Entries supplied:

<<<<

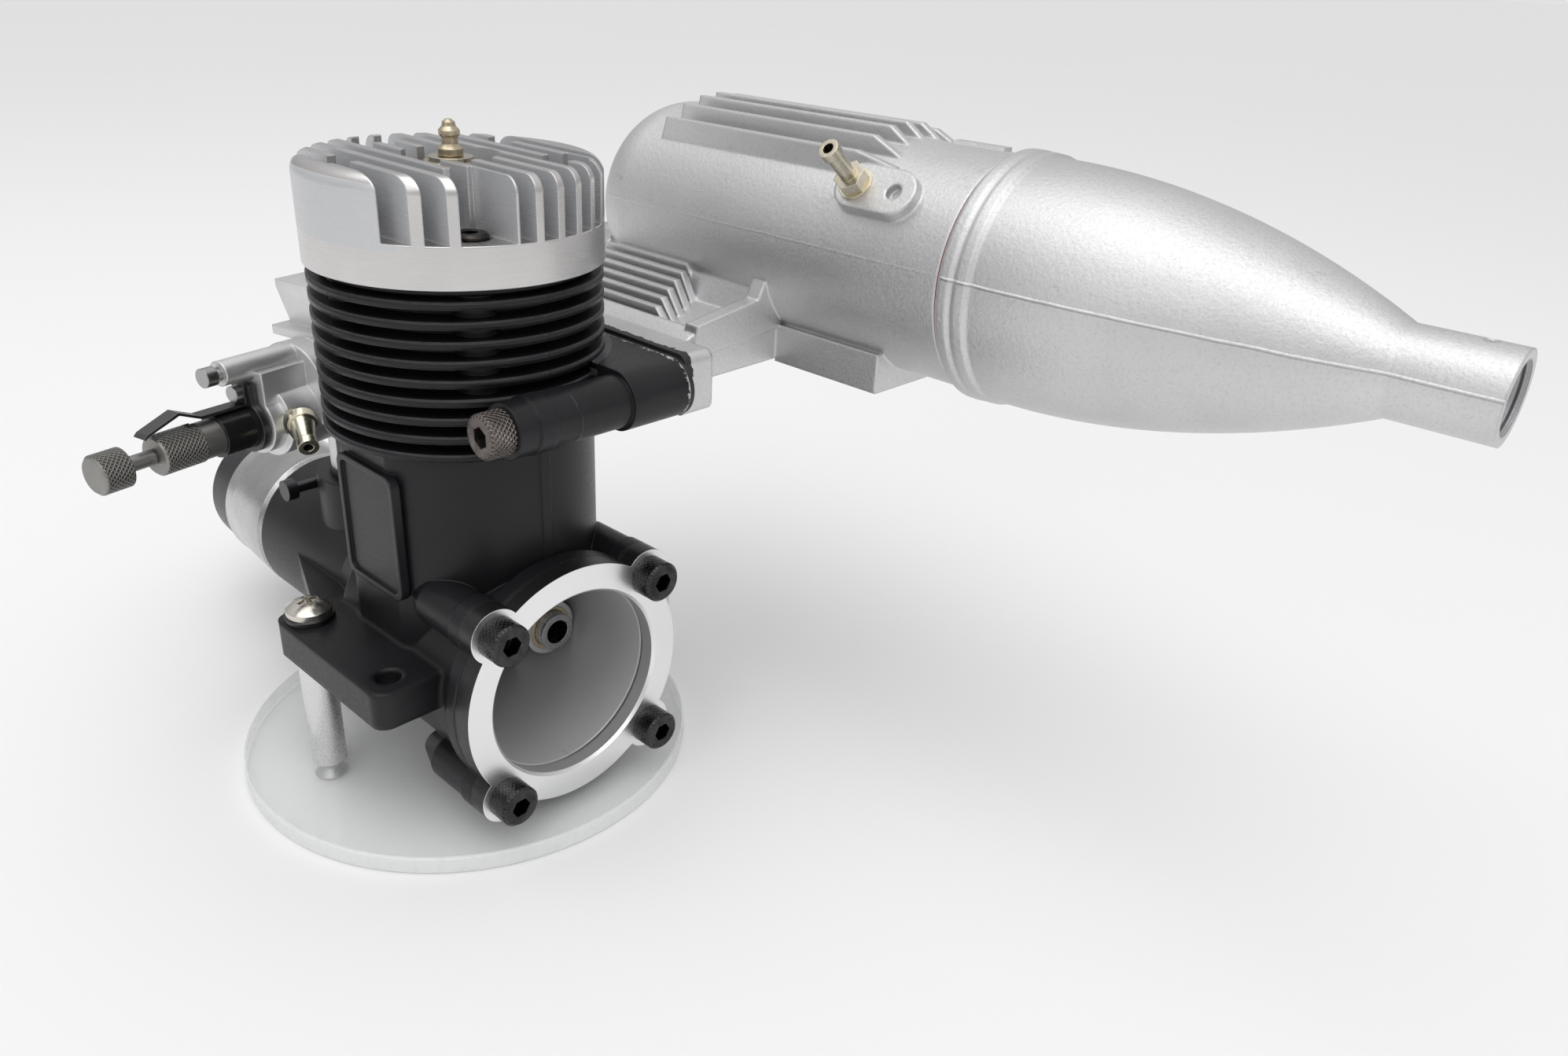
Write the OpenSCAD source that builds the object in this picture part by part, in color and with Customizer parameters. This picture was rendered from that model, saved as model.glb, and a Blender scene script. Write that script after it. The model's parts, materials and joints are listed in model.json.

>>>>
<<<<

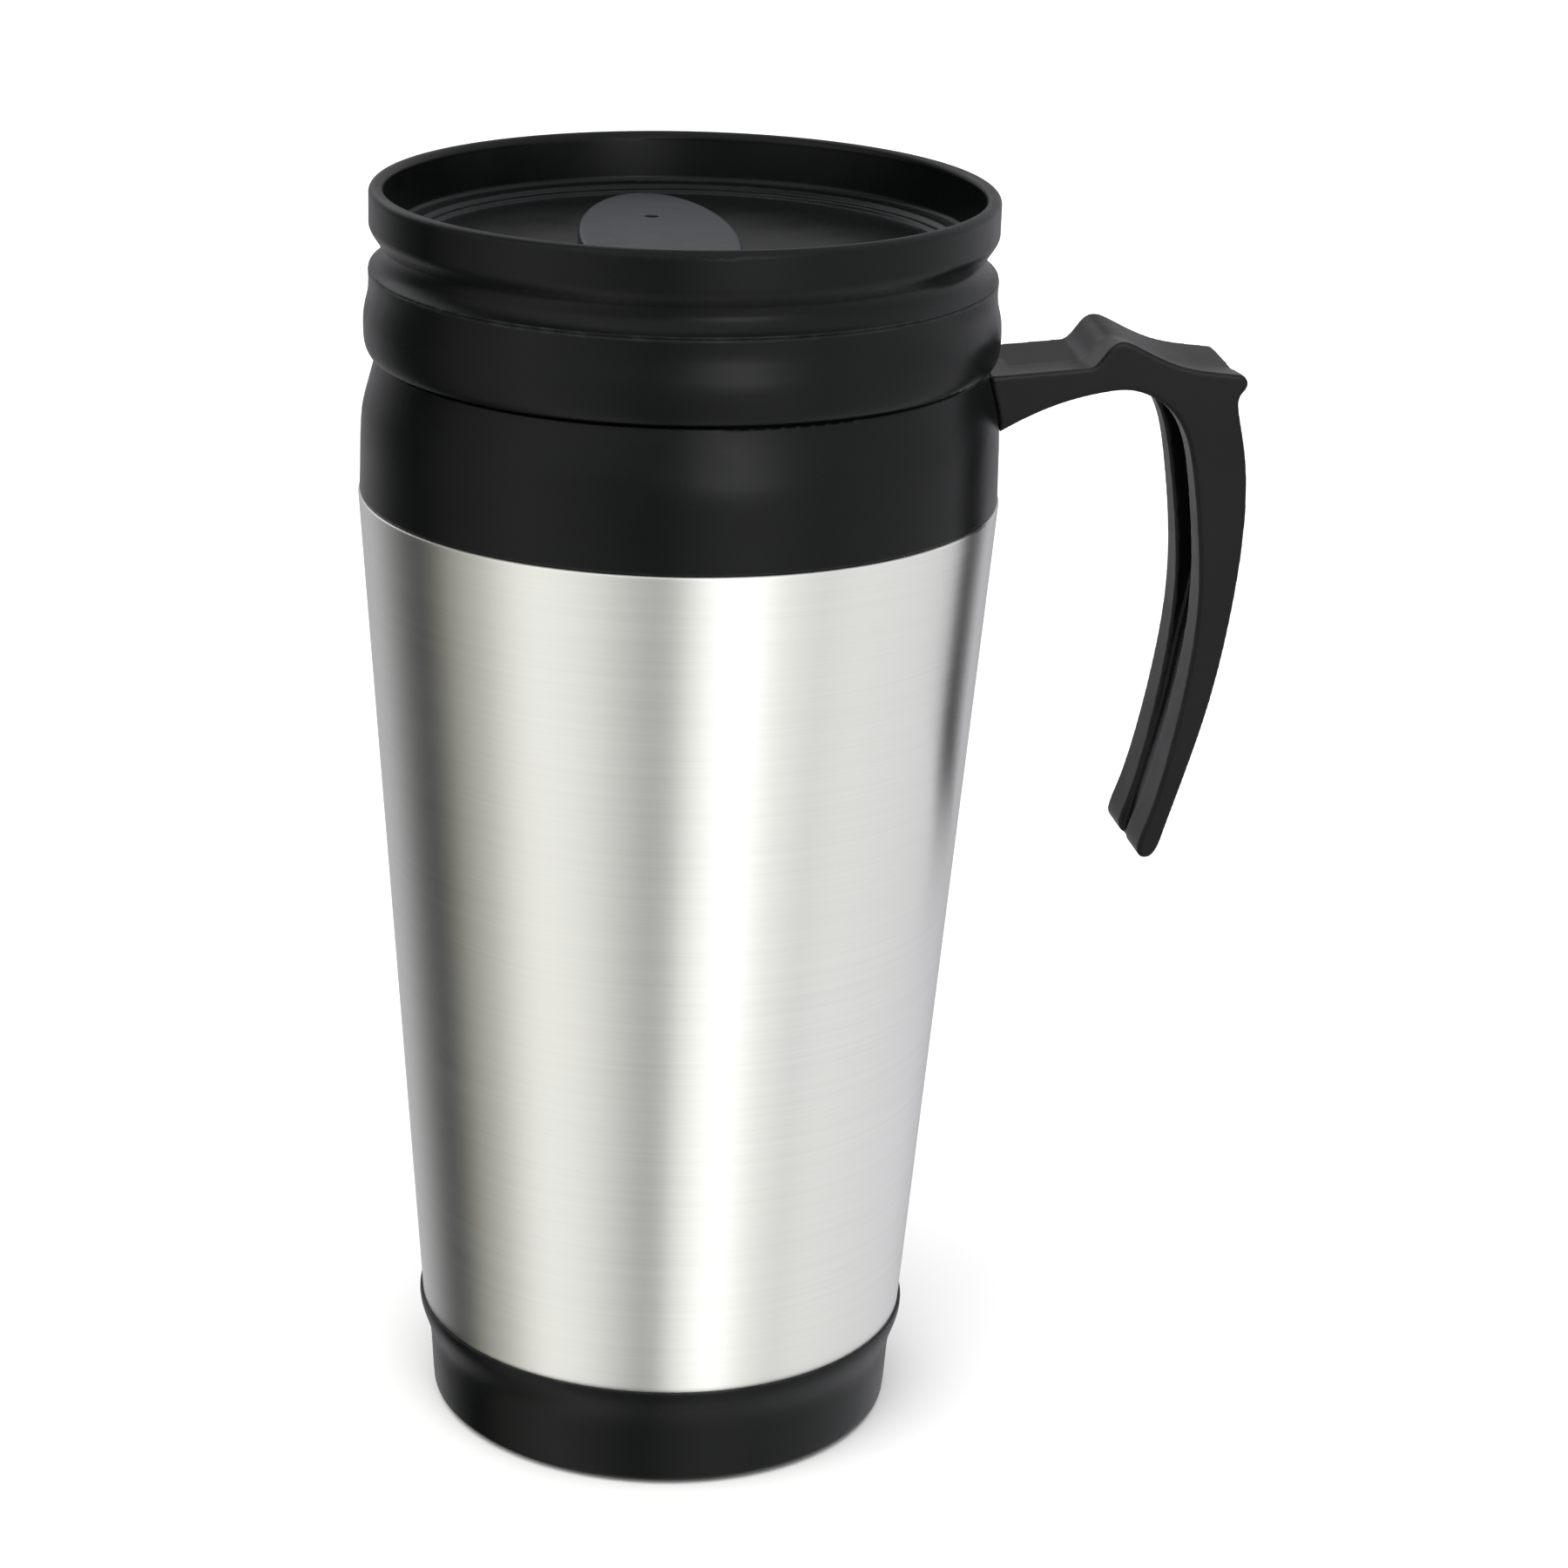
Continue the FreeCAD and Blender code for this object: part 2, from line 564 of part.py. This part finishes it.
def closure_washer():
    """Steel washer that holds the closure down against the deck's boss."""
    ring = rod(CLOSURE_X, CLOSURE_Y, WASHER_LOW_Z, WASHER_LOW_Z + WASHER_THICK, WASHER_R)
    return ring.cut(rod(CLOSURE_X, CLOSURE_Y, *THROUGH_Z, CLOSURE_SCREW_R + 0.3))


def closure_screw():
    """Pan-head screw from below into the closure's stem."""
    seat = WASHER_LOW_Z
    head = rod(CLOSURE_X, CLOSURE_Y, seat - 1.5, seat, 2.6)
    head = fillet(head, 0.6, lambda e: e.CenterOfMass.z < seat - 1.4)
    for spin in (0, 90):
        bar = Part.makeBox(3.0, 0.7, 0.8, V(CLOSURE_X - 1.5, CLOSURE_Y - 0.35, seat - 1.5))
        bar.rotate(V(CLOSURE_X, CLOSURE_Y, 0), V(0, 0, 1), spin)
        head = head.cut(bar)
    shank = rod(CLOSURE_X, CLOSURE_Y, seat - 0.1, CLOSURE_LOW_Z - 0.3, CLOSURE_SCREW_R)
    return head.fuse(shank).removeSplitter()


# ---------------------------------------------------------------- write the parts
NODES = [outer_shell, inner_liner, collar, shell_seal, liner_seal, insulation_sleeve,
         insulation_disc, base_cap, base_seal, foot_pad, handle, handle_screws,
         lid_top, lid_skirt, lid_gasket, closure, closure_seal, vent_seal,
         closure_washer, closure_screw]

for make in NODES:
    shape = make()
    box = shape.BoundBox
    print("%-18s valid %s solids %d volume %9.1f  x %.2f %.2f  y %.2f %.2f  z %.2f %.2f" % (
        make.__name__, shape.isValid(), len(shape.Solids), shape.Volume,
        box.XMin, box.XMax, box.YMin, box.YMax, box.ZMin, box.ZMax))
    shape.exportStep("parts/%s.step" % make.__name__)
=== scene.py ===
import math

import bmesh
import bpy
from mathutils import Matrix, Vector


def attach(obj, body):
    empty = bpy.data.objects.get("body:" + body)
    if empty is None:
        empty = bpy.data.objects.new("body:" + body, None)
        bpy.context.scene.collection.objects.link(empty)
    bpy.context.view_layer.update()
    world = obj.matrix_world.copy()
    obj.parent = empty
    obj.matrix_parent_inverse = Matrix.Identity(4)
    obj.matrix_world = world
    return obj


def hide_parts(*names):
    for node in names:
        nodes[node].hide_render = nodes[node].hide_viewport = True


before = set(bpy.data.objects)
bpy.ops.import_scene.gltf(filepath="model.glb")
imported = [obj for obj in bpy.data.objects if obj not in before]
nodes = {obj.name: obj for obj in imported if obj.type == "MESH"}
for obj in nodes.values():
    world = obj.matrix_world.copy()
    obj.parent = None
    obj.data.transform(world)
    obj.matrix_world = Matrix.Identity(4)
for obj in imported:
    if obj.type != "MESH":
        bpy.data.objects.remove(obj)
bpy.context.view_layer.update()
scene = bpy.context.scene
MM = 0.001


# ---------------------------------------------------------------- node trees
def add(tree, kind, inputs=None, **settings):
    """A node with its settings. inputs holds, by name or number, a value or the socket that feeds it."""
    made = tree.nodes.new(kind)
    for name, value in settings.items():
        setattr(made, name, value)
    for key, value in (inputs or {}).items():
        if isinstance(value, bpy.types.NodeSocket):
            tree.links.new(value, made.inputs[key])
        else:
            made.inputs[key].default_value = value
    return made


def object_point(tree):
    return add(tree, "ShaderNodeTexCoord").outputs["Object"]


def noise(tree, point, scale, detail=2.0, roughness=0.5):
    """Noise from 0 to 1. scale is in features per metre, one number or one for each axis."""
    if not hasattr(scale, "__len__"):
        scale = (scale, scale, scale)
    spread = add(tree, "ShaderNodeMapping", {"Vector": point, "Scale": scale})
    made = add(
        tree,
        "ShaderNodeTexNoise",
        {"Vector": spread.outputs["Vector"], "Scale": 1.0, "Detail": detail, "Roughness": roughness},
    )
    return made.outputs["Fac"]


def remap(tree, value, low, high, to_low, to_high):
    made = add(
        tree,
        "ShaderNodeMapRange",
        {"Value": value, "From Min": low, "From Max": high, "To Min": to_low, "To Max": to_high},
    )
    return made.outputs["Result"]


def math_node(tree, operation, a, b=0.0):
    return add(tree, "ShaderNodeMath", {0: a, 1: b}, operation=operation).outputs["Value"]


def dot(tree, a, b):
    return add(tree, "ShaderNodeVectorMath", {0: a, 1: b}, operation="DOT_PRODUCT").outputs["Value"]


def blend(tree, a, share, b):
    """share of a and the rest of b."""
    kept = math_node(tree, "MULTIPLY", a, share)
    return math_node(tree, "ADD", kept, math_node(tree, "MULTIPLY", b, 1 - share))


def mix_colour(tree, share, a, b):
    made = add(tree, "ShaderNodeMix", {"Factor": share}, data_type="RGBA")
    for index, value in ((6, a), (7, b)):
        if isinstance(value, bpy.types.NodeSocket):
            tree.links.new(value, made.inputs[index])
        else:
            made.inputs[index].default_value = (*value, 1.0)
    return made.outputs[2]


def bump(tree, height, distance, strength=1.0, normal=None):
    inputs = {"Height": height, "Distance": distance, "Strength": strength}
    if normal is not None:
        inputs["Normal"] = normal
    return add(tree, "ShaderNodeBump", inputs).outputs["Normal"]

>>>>

Stated exercise: Repeat the entries above verbatim, but only from the line that has "for make in" down to the line that has "obj.parent = None", inclusive.

The output:
for make in NODES:
    shape = make()
    box = shape.BoundBox
    print("%-18s valid %s solids %d volume %9.1f  x %.2f %.2f  y %.2f %.2f  z %.2f %.2f" % (
        make.__name__, shape.isValid(), len(shape.Solids), shape.Volume,
        box.XMin, box.XMax, box.YMin, box.YMax, box.ZMin, box.ZMax))
    shape.exportStep("parts/%s.step" % make.__name__)
=== scene.py ===
import math

import bmesh
import bpy
from mathutils import Matrix, Vector


def attach(obj, body):
    empty = bpy.data.objects.get("body:" + body)
    if empty is None:
        empty = bpy.data.objects.new("body:" + body, None)
        bpy.context.scene.collection.objects.link(empty)
    bpy.context.view_layer.update()
    world = obj.matrix_world.copy()
    obj.parent = empty
    obj.matrix_parent_inverse = Matrix.Identity(4)
    obj.matrix_world = world
    return obj


def hide_parts(*names):
    for node in names:
        nodes[node].hide_render = nodes[node].hide_viewport = True


before = set(bpy.data.objects)
bpy.ops.import_scene.gltf(filepath="model.glb")
imported = [obj for obj in bpy.data.objects if obj not in before]
nodes = {obj.name: obj for obj in imported if obj.type == "MESH"}
for obj in nodes.values():
    world = obj.matrix_world.copy()
    obj.parent = None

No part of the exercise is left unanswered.